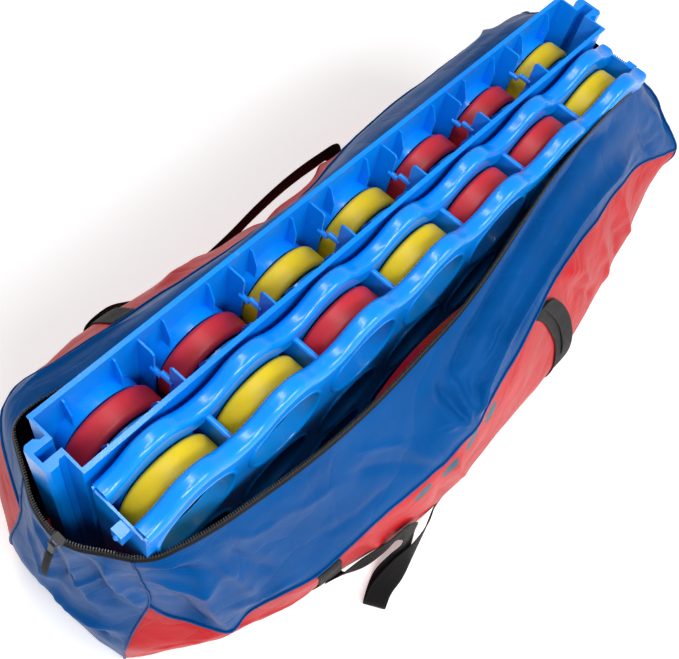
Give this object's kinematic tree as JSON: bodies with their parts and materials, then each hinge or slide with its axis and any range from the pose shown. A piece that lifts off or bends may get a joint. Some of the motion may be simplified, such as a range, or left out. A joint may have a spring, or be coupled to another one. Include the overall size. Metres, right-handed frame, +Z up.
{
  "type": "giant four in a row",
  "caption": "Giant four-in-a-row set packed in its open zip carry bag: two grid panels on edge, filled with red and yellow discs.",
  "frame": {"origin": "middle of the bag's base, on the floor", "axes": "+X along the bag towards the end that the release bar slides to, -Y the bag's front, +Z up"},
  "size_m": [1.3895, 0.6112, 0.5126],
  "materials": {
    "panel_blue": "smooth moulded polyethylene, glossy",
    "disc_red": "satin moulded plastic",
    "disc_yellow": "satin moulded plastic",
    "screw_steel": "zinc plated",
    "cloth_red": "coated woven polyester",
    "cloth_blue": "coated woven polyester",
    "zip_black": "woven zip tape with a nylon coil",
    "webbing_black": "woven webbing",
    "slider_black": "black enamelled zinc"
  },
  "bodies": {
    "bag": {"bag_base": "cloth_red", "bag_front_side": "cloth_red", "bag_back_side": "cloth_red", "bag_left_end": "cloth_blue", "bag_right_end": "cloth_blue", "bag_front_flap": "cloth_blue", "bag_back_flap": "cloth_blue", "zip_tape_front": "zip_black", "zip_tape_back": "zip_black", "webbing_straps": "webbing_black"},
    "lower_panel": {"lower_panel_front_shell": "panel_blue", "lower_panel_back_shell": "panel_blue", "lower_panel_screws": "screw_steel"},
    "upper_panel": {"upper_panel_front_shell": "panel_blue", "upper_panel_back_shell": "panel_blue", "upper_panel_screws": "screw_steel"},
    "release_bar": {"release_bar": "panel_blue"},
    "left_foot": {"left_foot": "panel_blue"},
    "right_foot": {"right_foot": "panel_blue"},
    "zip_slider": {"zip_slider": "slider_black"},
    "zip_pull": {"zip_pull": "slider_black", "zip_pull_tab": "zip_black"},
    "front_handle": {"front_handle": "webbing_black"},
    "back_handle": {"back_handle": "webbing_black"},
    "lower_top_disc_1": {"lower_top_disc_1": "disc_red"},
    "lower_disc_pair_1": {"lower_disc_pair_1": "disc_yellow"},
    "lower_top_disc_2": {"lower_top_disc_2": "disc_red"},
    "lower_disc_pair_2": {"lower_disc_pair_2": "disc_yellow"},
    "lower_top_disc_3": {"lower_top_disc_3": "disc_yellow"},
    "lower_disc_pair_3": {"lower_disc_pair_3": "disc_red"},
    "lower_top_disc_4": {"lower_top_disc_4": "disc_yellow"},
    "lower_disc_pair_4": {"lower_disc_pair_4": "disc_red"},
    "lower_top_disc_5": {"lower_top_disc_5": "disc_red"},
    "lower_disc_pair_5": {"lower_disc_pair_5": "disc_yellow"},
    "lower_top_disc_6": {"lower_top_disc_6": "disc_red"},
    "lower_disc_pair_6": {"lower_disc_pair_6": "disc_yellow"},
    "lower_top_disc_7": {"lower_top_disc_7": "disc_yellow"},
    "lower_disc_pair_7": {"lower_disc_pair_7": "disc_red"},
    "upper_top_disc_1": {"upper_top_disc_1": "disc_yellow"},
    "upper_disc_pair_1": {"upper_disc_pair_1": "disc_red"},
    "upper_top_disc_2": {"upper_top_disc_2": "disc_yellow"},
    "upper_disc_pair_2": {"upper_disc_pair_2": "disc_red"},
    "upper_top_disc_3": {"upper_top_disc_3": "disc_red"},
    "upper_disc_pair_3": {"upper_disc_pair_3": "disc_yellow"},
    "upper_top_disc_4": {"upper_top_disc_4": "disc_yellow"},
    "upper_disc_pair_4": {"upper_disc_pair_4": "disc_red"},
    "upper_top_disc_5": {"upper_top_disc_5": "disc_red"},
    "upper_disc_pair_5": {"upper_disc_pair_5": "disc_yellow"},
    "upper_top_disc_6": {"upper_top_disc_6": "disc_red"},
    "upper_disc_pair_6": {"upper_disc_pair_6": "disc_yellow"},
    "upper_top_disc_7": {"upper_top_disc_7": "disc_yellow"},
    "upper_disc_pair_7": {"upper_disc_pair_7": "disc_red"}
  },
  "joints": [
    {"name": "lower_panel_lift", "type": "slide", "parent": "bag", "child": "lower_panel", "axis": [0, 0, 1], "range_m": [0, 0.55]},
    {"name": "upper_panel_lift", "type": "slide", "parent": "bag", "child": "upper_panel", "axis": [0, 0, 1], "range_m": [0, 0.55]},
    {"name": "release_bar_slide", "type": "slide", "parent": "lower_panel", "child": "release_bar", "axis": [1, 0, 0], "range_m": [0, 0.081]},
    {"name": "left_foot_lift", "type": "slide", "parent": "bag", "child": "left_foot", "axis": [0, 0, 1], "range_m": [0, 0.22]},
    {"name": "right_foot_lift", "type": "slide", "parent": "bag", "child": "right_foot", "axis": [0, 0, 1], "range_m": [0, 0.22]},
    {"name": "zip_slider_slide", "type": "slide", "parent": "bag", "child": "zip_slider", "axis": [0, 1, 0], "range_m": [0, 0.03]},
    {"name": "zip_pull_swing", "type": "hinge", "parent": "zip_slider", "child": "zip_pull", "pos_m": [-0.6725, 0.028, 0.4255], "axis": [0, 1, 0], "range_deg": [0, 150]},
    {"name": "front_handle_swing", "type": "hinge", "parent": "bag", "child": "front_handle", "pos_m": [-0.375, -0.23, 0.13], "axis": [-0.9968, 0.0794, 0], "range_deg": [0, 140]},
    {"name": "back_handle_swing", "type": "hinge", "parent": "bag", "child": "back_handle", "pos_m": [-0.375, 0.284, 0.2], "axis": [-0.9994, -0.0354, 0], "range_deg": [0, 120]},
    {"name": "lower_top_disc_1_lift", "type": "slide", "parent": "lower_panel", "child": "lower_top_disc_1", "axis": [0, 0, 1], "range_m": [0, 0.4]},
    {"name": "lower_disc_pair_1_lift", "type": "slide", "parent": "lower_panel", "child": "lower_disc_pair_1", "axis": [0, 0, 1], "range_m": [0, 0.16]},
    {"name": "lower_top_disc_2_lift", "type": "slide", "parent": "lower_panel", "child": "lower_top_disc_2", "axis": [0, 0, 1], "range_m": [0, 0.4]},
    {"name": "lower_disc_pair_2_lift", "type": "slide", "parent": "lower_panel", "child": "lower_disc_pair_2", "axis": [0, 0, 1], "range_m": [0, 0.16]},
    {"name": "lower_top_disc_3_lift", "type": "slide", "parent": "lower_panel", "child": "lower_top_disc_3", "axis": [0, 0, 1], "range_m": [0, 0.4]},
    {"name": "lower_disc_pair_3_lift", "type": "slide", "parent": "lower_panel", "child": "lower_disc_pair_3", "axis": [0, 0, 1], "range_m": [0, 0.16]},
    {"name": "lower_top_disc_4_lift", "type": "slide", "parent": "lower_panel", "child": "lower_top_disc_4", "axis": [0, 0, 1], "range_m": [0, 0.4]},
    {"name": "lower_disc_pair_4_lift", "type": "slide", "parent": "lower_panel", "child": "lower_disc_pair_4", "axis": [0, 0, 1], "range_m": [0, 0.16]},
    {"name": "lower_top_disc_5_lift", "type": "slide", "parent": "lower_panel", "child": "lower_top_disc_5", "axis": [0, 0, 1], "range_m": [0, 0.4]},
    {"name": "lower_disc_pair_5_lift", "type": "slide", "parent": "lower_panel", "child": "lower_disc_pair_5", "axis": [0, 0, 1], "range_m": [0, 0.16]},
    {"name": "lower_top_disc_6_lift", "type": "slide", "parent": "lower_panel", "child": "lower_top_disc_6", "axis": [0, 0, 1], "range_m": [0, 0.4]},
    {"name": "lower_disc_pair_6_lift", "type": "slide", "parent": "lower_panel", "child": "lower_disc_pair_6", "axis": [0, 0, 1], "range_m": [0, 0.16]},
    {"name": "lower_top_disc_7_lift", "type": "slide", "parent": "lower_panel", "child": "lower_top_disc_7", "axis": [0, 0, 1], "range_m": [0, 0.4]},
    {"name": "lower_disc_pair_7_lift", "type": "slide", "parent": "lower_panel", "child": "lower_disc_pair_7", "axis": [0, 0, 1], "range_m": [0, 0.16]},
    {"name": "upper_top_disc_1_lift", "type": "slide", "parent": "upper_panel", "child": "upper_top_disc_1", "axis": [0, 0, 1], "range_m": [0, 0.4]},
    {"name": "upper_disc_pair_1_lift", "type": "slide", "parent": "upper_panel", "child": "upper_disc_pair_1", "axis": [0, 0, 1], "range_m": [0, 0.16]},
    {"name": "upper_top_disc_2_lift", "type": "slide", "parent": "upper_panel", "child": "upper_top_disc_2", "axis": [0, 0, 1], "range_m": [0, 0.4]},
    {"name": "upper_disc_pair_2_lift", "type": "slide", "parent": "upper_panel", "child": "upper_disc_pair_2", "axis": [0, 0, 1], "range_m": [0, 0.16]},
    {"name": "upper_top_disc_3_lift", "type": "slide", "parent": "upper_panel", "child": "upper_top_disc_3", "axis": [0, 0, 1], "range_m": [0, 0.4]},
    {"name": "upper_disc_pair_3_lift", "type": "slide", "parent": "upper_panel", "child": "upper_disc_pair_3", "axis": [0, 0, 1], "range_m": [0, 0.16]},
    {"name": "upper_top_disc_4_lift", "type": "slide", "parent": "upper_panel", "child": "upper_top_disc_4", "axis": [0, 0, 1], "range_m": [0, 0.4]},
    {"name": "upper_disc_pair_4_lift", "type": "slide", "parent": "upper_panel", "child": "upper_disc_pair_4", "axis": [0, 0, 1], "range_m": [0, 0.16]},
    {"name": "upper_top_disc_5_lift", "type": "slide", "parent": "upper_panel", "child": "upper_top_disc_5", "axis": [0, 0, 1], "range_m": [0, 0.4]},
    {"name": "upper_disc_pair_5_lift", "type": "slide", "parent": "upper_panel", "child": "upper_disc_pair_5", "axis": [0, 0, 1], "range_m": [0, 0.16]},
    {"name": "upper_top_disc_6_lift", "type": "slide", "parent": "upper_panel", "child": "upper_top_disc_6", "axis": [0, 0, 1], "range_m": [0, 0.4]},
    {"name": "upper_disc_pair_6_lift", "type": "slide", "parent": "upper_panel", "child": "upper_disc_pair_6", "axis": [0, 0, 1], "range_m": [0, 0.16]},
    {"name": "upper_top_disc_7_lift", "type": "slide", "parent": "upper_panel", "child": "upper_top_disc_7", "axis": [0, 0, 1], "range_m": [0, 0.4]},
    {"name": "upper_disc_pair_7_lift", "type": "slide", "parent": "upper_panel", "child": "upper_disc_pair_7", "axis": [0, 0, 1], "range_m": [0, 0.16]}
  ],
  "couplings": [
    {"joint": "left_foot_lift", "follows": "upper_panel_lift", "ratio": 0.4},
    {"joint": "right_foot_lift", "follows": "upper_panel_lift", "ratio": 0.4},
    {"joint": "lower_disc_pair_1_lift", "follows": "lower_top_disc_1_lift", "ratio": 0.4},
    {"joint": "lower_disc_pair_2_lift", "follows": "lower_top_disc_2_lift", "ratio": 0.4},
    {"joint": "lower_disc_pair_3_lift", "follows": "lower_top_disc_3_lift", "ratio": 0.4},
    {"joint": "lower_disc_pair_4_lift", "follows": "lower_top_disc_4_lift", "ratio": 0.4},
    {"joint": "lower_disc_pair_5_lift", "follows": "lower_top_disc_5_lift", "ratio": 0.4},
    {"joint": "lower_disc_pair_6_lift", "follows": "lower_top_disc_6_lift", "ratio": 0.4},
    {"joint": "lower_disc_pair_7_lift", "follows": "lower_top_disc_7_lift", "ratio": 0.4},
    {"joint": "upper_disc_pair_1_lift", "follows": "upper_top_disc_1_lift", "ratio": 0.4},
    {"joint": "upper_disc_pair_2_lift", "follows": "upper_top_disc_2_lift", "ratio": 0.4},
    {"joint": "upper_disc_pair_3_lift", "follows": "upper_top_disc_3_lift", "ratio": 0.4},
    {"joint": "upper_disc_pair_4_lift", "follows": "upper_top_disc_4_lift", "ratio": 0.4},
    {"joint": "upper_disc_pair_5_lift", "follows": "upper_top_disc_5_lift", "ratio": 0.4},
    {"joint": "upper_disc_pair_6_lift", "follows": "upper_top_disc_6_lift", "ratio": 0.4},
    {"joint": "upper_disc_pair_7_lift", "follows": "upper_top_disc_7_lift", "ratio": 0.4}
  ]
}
_ _ _ _ _ _ _
Copy all lines from the data that hold the word "materials".

Give this object's kinematic tree as JSON: bodies with their parts and materials, then each hinge or slide with its axis and any range from the pose shown. A piece that lifts off or bends may get a joint. Some of the motion may be simplified, such as a range, or left out. A joint may have a spring, or be coupled to another one. Include the overall size. Metres, right-handed frame, +Z up.
  "materials": {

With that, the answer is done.